York River Public School student Miguel Hilts, who trains with the Snow Tigers in Bancroft, performed Kata Ni Dan, mentioning that he practices at home and makes time for the sport between his school work and working on the family farm.
“I feel comfortable in front of people and competed in tournaments before as a student of Sensei Walther when I lived in Tweed,” said Hilts, who now lives in Hermon. “I came to karate to learn self-defence and it has helped me feel safe.”
As Hilts performed his kata he was watched over by Martial Arts Hall of Fame inductees Angelo and Gino Egizii and Glencoe’s Randy Horton.
“A kata demonstration should be a nice balance of fire and water,” said Horton addressing the young students. “And if you don’t know what that means, you need to train more.”
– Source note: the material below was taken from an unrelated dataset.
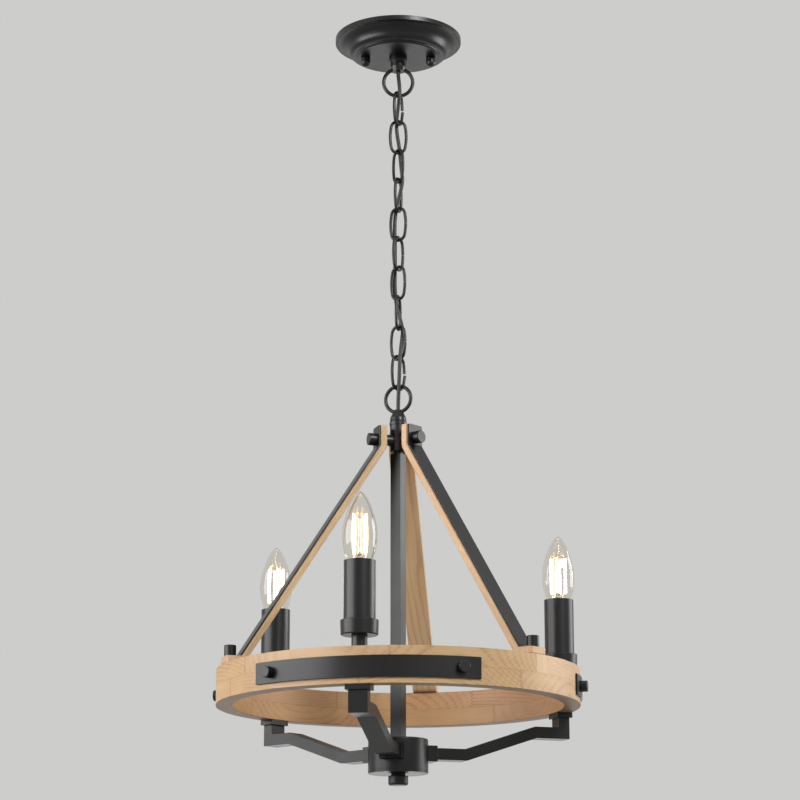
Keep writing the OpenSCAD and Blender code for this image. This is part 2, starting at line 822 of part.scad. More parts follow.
// The arm's hollow runs through both of its ends
module arm_bore() {
    arm_side(arm_wall);
    half = arm_t / 2 - arm_wall;
    translate([0, arm_low_z - half])
        square([drum_d / 2, 2 * half]);
    translate([candle_r - half, arm_high_z])
        square([2 * half, rim_bottom - arm_high_z]);
}

module arm_plates() {
    color(black_metal)
        for (a = candle_azimuths)
            at_azimuth(a)
                translate([candle_r, 0, rim_bottom - plate_h])
                    difference() {
                        translate([-plate_len / 2, -plate_w / 2, 0])
                            cube([plate_len, plate_w, plate_h]);
                        translate([0, 0, -cut])
                            cylinder(h = plate_h + 2 * cut, r = pipe_r + fit_gap);
                    }
}

module candle_pipes() {
    pipe_top = sleeve_top - lamp_socket_h - 7;
    pipe_bottom = rim_bottom - plate_h;
    color(zinc_metal)
        for (a = candle_azimuths)
            at_azimuth(a)
                translate([candle_r, 0, pipe_bottom])
                    ring(pipe_r, bore_r, pipe_top - pipe_bottom);
}

module arm_leads() {
    low = arm_low_z - arm_t / 2 + arm_wall + arm_lead_r + lead_lift;
    high = arm_high_z - arm_t / 2 + arm_wall + arm_lead_r + lead_lift;
    color(white_plastic)
        for (a = candle_azimuths)
            at_azimuth(a)
                sweep(spline([[17, 0, low - 1], [26, 0, low], [50, 0, low], [arm_low_r, 0, low],
                    [arm_high_r, 0, high], [candle_r - 14, 0, high], [candle_r - 3.5, 0, high + 2.5],
                    [candle_r, 0, high + 12], [candle_r, 0, rim_bottom], [candle_r, 0, rim_top],
                    [candle_r, 0, sleeve_top - lamp_socket_h - 7]], 2), arm_lead_r, 8, [0, 1, 0]);
}

// ---- Hub under the wheel ----

module drum() {
    h = drum_h - drum_cover_t;
    hole = column_side + 2 * fit_gap;
    edge = 1.5;
    r = drum_d / 2;
    color(black_metal)
        difference() {
            rotate_extrude()
                polygon(concat([[0, drum_top - h], [r, drum_top - h]],
                    arc([r - edge, drum_top - edge], edge, 0, 90), [[0, drum_top]]));
            translate([0, 0, drum_top - h - cut])
                cylinder(h = h - drum_wall + cut, r = r - drum_wall);
            rotate([0, 0, column_turn])
                translate([-hole / 2, -hole / 2, drum_top - drum_wall - cut])
                    cube([hole, hole, drum_wall + 2 * cut]);
            for (a = candle_azimuths)
                at_azimuth(a)
                    translate([0, -arm_w / 2 - collar_extra, arm_low_z - arm_t / 2 - collar_extra])
                        cube([r + cut, arm_w + 2 * collar_extra, arm_t + 2 * collar_extra]);
        }
}

module drum_cover() {
    step_h = 1.5;
    color(black_metal)
        translate([0, 0, drum_bottom])
            difference() {
                union() {
                    cylinder(h = drum_cover_t, d = drum_d);
                    translate([0, 0, drum_cover_t])
                        cylinder(h = step_h, r = drum_d / 2 - drum_wall - fit_gap);
                }
                translate([0, 0, -cut])
                    cylinder(h = drum_cover_t + step_h + 2 * cut, r = m4_r + 1 + fit_gap);
            }
}

// Three wire connectors that stand on the cover
module drum_connectors() {
    floor_z = drum_bottom + drum_cover_t + 1.5;
    color(white_plastic)
        for (a = spoke_azimuths)
            at_azimuth(a)
                translate([17, 0, floor_z])
                    cylinder(h = connector_h, r1 = connector_r, r2 = connector_r - 1);
}

module finial() {
    neck = 7.5;
    stud_top = drum_bottom + drum_cover_t + 6;
    color(black_metal) {
        translate([0, 0, drum_bottom - finial_h])
            rotate_extrude()
                polygon(concat([[0, 0], [finial_d / 2 - 2, 0]], arc([finial_d / 2 - 2, 2], 2, -90, 0),
                    [[finial_d / 2, finial_h - 2.5], [neck, finial_h - 1.5], [neck, finial_h], [0, finial_h]]));
        translate([0, 0, drum_bottom - cut])
            cylinder(h = stud_top - drum_bottom + cut, r = m4_r + 1);
        translate([0, 0, drum_bottom + drum_cover_t + 1.5])
            cylinder(h = 3, r = 5, $fn = 6);
    }
}

// ---- Candles ----

module at_candle(i) {
    at_azimuth(candle_azimuths[i])
        translate([candle_r, 0, 0])
            children();
}

module candle_cup(i) {
    r = cup_d / 2;
    foot = rim_top + cup_lift;
    lip = foot + cup_h;
    edge = 1.2;
    color(black_metal)
        at_candle(i)
            difference() {
                rotate_extrude()
                    polygon(concat([[0, rim_top], [cup_stem_r, rim_top], [cup_stem_r, foot]],
                        [[r - edge - 0.4, foot]], arc([r - edge - 0.4, foot + edge], edge, -90, 0, 4),
                        [[r, lip - edge], [r, lip - 0.4], [r - 0.4, lip], [0, lip]]));
                translate([0, 0, sleeve_z])
                    cylinder(h = cup_h, r = sleeve_d / 2 + fit_gap);
                translate([0, 0, rim_top - cut])
                    cylinder(h = 2 * cup_h, r = pipe_r + fit_gap);
            }
}

module candle_sleeve(i) {
    color(black_metal)
        at_candle(i)
            translate([0, 0, sleeve_z])
                ring(sleeve_d / 2, sleeve_d / 2 - sleeve_wall, sleeve_h);
}

// Sockets stand on the pipes; each takes a screwed bulb base in its round mouth
module lamp_sockets() {
    foot_h = 8;
    bottom = lamp_socket_top - lamp_socket_h;
    color(white_plastic)
        for (i = [0:2])
            at_candle(i)
                difference() {
                    union() {
                        translate([0, 0, bottom])
                            cylinder(h = lamp_socket_h, r = lamp_socket_r);
                        translate([0, 0, bottom - foot_h])
                            cylinder(h = foot_h, r = pipe_r + 2.2);
                    }
                    translate([0, 0, lamp_socket_top - base_len - 2])
                        cylinder(h = base_len + 2 + cut, r = base_r + base_gap);
                    translate([0, 0, bottom - foot_h - cut])
                        cylinder(h = foot_h + cut, r = pipe_r + fit_gap);
                }
}

function bulb_outline(inset) = let (r = bulb_d / 2)
    spline([for (p = [[glass_neck_r, 0], [glass_neck_r + 0.2, 5], [r * 0.9, 15], [r, 28], [r * 0.975, 39],
        [r * 0.79, 52.6], [r * 0.53, 65], [r * 0.24, 72.8], [inset, glass_len]])
        [p.x - inset, glass_z + p.y - inset * p.y / glass_len]], 3);

module bulb_glass(i) {
    outer = bulb_outline(0);
    inner = bulb_outline(bulb_t);
    last = len(outer) - 1;
    color(warm_glass)
        at_candle(i)
            rotate_extrude()
                polygon(concat(outer, [for (k = [last:-1:0]) inner[k]]));
}

// Screwed metal base with its contact, and the cap that holds the glass
module bulb_base(i) {
    shell_h = 17;
    cap_r = glass_neck_r - bulb_t - 0.3;
    color(zinc_metal)
        at_candle(i)
            rotate_extrude()
                polygon([[0, lamp_socket_top - base_len + 1], [2.6, lamp_socket_top - base_len + 1],
                    [4.5, lamp_socket_top - shell_h], [base_r, lamp_socket_top - shell_h],
                    [base_r, lamp_socket_top + 0.3], [cap_r, glass_z - 0.2], [cap_r, glass_z + 0.6],
                    [3.4, glass_z + 0.6], [2.4, glass_z + 9], [0, glass_z + 9]]);
}

mount_strap();
stud_strap();
strap_nut();
nipple();
canopy_screws();
canopy();
cap_nuts();
top_loop();
terminal_block();
canopy_leads();
cord();
for (i = [0:link_count - 1])
    chain_link(i);
bottom_loop();
top_hub();
column();
for (i = [0:2])
    spoke_wood(i);
for (i = [0:2])
    spoke_strap(i);
hub_bolts();
foot_bolts();
wheel_rim();
for (i = [0:2])
    rim_band(i);
band_bolts();
for (i = [0:2])
    arm(i);
arm_plates();
arm_leads();
drum();
drum_cover();
drum_connectors();
finial();
candle_pipes();
for (i = [0:2])
    candle_cup(i);
for (i = [0:2])
    candle_sleeve(i);
lamp_sockets();
for (i = [0:2])
    bulb_glass(i);
for (i = [0:2])
    bulb_base(i);
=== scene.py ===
"""Bulbs, cord, finishes and a plain studio for a three-light wagon wheel chandelier."""

import json
import math

import bpy
from mathutils import Matrix, Vector

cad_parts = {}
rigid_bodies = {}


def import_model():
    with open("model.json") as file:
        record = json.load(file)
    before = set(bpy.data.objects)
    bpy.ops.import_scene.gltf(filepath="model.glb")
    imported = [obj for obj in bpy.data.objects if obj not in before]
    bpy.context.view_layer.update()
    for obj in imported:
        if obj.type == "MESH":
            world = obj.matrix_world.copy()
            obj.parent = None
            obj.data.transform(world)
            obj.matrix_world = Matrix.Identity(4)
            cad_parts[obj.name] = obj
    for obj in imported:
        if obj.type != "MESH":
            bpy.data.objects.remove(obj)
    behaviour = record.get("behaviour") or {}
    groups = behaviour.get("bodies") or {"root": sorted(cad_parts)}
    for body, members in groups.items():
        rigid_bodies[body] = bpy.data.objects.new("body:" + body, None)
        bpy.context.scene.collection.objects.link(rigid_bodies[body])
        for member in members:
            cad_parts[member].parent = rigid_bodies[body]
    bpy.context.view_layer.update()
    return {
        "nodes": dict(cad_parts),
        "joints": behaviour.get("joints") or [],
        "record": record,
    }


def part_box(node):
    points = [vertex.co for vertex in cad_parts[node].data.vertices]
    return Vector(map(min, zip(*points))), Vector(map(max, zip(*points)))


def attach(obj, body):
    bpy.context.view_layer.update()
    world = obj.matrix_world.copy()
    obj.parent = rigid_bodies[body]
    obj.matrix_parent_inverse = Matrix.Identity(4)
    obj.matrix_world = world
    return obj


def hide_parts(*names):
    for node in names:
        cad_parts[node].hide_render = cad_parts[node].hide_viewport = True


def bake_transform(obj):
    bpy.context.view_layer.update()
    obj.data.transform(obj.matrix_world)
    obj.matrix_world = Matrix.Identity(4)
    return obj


bl_info = {
    "name": "Wagon Wheel Chandelier",
    "version": (1, 0, 0),
    "blender": (4, 5, 0),
    "location": "View3D > Sidebar > Chandelier",
    "description": "Bulbs, cord, wood and metal finishes and a plain studio for a wagon wheel chandelier",
    "category": "Object",
}

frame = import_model()

# Lengths are in metres, and azimuths turn from the front towards the viewer's right
SMOOTH_ANGLE = math.radians(40)
CANDLES = (1, 2, 3)
CANDLE_STEP = math.radians(120)
GLASS_LOW, GLASS_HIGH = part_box("bulb_glass_1")
BULB_BOX = GLASS_HIGH - GLASS_LOW
CANDLE_PLACE = Vector(((GLASS_LOW.x + GLASS_HIGH.x) / 2, (GLASS_LOW.y + GLASS_HIGH.y) / 2, GLASS_LOW.z))

RIM_LOW, RIM_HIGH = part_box("wheel_rim")
RIM_RADIUS = RIM_HIGH.x
RIM_MIDDLE = (RIM_LOW.z + RIM_HIGH.z) / 2
HOLLOW_SHADE_REACH = (0.016, 0.001)  # how deep inside the outer face the warmer painted shade of the hollow is full, and where it starts
# height above the wheel's underside that takes the painted shade
UNDERSIDE_SHADE_REACH = 0.0004
LAYER_STAGGER = 0.18  # share of a board between the joints of the two layers
JOINT_AZIMUTH = math.radians(48.9)
KEY_HALF_WIDTH = 0.0078
FINGER_HALF_PITCH = 0.0018
FINGER_SLOPE = 1.7
FINGER_START = -0.0015

# Sloping part of a spoke, from its bend at the hub down to its foot on the rim
SPOKE_AZIMUTH = math.radians(48)
SPOKE_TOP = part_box("spoke_wood_1")[1].z
SPOKE_BEND_DROP = 0.0215
SPOKE_BEND_RADIUS = 0.0165
SPOKE_FOOT_RADIUS = 0.169
SPOKE_FALL = math.atan2(SPOKE_TOP - SPOKE_BEND_DROP - RIM_HIGH.z, SPOKE_FOOT_RADIUS - SPOKE_BEND_RADIUS)
SPOKE_FACE = 0.36  # brings the spoke's face close to the origin of the grain

# Radii of the softened edges
WHEEL_EDGE = 0.0012
SPOKE_EDGE = 0.001
ZINC_EDGE = 0.0003

# Colours that darken the wood where they are multiplied with it; all but pore and glue are painted shade
WOOD_TINTS = {
    "pore": (0.45, 0.30, 0.18, 1.0),
    "glue": (0.42, 0.26, 0.14, 1.0),
    # painted shade in the hollow of the wheel
    "inside": (0.72, 0.60, 0.475, 1.0),
    # greyer painted shade on the underside of the wheel
    "underside_shade": (0.70, 0.71, 0.76, 1.0),
    "foot shadow": (0.22, 0.12, 0.07, 1.0),
}

# The photograph's camera
CAMERA_PLACE = (0, -2.50794, -1.05568)
CAMERA_RISE = 0.25
CAMERA_LENS = 108.104
CAMERA_SENSOR = 36
CAMERA_SHIFT = (0.00225, -0.00104)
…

John Black, a long time student of Chapman’s who continues to lead to the Kai-Shin North Branch club gave a humble bow of respect as the tournament came to a close.
“We cannot thank our fellow clubs enough,” said Black. “And a very big thank you is deserved by the families of our members who support our students and who’ve spent countless hours in preparation of today.”
Martial Arts provide skills that are transferable and can bring measurable gains to students from all walks of life and of all ages.
“It truly is a family sport,” said Sensei Wayne Lord, who teaches at the Snow Tigers Club in Bancroft.